• _THE PROBLEM_: Which lines below fall between the one containing "The three.js and" and the one containing "the brow, the"? Repeat them exactly, counting both of those lines, and add nothing else.

• _INFORMATION SUPPLIED_:
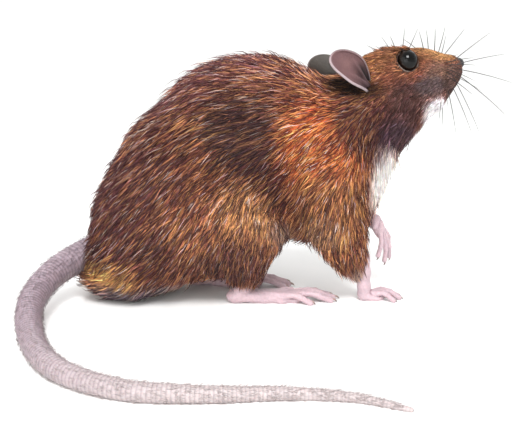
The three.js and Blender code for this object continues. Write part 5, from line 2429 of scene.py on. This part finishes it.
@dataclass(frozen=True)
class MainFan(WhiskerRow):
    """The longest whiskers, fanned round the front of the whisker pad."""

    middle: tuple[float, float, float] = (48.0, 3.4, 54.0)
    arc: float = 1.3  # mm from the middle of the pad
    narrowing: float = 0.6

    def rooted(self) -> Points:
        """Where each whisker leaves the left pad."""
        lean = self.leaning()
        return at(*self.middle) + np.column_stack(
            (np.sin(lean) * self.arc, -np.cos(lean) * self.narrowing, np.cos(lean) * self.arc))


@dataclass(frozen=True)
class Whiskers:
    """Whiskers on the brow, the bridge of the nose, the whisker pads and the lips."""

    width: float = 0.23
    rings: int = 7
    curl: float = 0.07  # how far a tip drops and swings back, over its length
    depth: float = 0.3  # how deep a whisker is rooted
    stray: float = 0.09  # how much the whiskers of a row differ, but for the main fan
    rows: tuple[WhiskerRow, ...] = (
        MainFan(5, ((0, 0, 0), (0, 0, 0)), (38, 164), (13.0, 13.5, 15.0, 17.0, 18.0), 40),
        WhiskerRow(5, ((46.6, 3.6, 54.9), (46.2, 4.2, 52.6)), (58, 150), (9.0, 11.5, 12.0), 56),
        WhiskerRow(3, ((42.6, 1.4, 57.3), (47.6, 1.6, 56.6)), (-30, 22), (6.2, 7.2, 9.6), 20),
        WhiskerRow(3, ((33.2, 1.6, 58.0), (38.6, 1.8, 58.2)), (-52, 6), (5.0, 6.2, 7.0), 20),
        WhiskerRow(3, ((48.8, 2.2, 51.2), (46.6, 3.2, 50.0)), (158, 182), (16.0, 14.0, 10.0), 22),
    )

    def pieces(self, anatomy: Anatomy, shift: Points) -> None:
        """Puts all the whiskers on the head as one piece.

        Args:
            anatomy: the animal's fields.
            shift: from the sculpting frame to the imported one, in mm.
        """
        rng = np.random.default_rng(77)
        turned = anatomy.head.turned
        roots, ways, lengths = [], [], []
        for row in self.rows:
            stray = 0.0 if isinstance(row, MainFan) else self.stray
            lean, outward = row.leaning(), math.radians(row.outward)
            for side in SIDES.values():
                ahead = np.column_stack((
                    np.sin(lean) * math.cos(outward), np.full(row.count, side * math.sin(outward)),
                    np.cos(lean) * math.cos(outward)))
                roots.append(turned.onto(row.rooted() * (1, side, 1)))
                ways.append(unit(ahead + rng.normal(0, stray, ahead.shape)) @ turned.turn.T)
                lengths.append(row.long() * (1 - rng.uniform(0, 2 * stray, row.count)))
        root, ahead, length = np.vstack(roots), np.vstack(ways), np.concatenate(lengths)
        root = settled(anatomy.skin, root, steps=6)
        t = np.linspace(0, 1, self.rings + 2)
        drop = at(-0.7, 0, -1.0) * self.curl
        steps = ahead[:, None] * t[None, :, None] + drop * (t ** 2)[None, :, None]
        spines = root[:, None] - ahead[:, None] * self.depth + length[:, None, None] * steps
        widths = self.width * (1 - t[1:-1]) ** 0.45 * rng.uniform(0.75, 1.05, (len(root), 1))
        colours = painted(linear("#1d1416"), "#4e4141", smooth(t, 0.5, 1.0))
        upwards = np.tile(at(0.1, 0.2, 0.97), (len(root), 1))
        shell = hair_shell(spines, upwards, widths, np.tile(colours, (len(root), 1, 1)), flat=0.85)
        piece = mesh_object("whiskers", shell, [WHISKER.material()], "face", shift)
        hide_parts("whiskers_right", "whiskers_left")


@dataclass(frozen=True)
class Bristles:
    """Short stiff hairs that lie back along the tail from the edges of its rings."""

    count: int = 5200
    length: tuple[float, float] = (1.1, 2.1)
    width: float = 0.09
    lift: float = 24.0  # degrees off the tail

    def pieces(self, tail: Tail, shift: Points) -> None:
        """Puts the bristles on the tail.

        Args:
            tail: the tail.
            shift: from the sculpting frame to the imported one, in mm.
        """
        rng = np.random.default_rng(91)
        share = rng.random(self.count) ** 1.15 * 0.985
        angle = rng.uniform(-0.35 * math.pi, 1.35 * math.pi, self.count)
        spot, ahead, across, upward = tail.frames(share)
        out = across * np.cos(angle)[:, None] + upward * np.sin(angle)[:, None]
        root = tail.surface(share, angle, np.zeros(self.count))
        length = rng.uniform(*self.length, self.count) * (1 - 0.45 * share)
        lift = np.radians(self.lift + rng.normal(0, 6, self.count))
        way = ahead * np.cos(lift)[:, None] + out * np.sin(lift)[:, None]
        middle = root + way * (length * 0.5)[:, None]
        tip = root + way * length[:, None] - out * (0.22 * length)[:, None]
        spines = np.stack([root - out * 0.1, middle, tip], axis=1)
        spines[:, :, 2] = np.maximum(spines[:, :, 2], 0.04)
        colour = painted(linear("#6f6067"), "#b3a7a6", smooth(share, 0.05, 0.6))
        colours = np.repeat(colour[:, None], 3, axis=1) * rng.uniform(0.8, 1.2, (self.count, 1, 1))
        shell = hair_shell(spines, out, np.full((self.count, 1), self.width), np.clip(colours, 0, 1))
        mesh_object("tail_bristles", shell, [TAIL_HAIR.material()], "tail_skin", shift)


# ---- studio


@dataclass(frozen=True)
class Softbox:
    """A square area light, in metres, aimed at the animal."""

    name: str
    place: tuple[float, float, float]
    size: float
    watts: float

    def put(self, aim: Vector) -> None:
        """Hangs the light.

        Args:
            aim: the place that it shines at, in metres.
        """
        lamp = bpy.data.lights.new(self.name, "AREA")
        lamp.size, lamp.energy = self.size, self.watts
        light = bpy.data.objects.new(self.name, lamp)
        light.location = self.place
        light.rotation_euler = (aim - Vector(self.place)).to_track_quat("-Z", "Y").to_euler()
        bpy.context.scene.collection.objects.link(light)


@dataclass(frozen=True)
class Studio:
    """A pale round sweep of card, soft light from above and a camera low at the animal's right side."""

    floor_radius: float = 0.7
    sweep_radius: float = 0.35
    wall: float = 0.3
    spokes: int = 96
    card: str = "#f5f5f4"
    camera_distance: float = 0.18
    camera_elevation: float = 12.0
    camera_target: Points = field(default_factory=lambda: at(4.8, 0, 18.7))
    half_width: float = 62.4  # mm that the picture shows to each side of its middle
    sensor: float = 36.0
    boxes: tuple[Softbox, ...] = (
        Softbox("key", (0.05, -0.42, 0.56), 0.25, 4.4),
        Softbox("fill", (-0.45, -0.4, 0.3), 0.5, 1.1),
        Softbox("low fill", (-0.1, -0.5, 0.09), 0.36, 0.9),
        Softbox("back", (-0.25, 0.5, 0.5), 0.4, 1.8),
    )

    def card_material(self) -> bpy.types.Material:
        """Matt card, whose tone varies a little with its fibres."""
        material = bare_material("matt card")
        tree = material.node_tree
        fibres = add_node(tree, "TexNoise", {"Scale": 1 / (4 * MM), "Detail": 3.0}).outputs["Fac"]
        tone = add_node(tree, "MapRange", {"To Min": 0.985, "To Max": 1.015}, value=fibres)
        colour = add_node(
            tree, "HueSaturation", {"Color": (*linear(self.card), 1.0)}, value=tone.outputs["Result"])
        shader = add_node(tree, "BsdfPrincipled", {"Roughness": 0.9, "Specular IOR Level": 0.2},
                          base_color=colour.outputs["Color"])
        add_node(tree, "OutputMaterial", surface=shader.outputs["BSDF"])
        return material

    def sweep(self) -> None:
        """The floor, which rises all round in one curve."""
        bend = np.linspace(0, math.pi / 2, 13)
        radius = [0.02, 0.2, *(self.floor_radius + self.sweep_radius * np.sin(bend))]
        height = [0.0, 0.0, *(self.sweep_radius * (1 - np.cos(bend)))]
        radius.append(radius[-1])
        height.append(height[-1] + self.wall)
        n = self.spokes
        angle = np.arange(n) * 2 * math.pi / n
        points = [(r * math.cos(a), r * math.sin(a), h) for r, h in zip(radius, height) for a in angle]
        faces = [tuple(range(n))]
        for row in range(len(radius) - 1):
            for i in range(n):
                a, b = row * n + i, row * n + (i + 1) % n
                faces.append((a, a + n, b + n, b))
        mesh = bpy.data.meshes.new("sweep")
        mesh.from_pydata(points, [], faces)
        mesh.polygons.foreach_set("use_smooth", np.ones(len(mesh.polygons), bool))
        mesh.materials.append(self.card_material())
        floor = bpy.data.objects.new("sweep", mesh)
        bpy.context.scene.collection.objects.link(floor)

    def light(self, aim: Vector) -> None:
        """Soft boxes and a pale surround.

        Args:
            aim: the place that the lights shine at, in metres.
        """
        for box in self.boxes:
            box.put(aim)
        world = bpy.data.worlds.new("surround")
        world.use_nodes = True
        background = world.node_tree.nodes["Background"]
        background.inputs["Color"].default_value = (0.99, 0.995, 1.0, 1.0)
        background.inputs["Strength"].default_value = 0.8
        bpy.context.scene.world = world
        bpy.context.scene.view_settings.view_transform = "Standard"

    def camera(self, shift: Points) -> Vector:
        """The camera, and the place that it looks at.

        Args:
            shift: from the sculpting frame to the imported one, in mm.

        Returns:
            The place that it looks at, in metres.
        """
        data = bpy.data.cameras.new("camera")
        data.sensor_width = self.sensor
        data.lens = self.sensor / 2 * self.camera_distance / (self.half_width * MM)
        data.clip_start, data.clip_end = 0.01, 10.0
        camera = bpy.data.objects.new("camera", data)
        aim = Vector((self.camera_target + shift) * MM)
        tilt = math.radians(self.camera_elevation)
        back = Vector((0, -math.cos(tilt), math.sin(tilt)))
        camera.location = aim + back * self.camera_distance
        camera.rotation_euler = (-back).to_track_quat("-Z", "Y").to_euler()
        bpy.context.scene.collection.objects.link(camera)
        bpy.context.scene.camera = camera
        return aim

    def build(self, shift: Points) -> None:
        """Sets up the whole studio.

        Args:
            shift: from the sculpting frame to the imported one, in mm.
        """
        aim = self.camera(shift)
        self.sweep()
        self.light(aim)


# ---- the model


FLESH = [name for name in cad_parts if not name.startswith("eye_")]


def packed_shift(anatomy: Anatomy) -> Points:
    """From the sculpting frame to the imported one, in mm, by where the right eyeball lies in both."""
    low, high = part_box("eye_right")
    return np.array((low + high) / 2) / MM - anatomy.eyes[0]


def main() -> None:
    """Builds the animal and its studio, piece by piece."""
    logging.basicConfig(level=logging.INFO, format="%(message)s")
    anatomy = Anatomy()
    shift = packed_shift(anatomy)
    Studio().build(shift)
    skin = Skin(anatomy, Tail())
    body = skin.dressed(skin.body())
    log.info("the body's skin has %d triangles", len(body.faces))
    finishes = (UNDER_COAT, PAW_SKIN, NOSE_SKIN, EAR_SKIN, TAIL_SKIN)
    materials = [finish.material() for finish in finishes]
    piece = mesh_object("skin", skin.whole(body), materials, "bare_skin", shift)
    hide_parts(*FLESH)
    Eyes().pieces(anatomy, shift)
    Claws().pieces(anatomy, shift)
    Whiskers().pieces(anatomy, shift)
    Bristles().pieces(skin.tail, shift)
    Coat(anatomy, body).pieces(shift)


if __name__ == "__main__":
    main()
...
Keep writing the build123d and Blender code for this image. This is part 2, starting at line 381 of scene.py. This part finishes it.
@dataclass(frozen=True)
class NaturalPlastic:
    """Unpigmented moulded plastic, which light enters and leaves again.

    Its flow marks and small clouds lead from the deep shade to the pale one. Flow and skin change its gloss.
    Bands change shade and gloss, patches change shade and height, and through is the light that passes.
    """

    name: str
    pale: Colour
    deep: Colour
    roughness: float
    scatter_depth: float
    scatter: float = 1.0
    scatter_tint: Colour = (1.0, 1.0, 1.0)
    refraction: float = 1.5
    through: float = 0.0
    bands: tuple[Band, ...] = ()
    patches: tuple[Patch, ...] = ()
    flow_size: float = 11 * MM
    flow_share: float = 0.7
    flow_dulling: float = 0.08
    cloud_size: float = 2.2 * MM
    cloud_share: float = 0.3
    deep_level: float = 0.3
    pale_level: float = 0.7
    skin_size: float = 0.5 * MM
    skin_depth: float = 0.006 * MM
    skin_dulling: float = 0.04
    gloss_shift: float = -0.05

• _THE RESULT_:
The three.js and Blender code for this object continues. Write part 5, from line 2429 of scene.py on. This part finishes it.
@dataclass(frozen=True)
class MainFan(WhiskerRow):
    """The longest whiskers, fanned round the front of the whisker pad."""

    middle: tuple[float, float, float] = (48.0, 3.4, 54.0)
    arc: float = 1.3  # mm from the middle of the pad
    narrowing: float = 0.6

    def rooted(self) -> Points:
        """Where each whisker leaves the left pad."""
        lean = self.leaning()
        return at(*self.middle) + np.column_stack(
            (np.sin(lean) * self.arc, -np.cos(lean) * self.narrowing, np.cos(lean) * self.arc))


@dataclass(frozen=True)
class Whiskers:
    """Whiskers on the brow, the bridge of the nose, the whisker pads and the lips."""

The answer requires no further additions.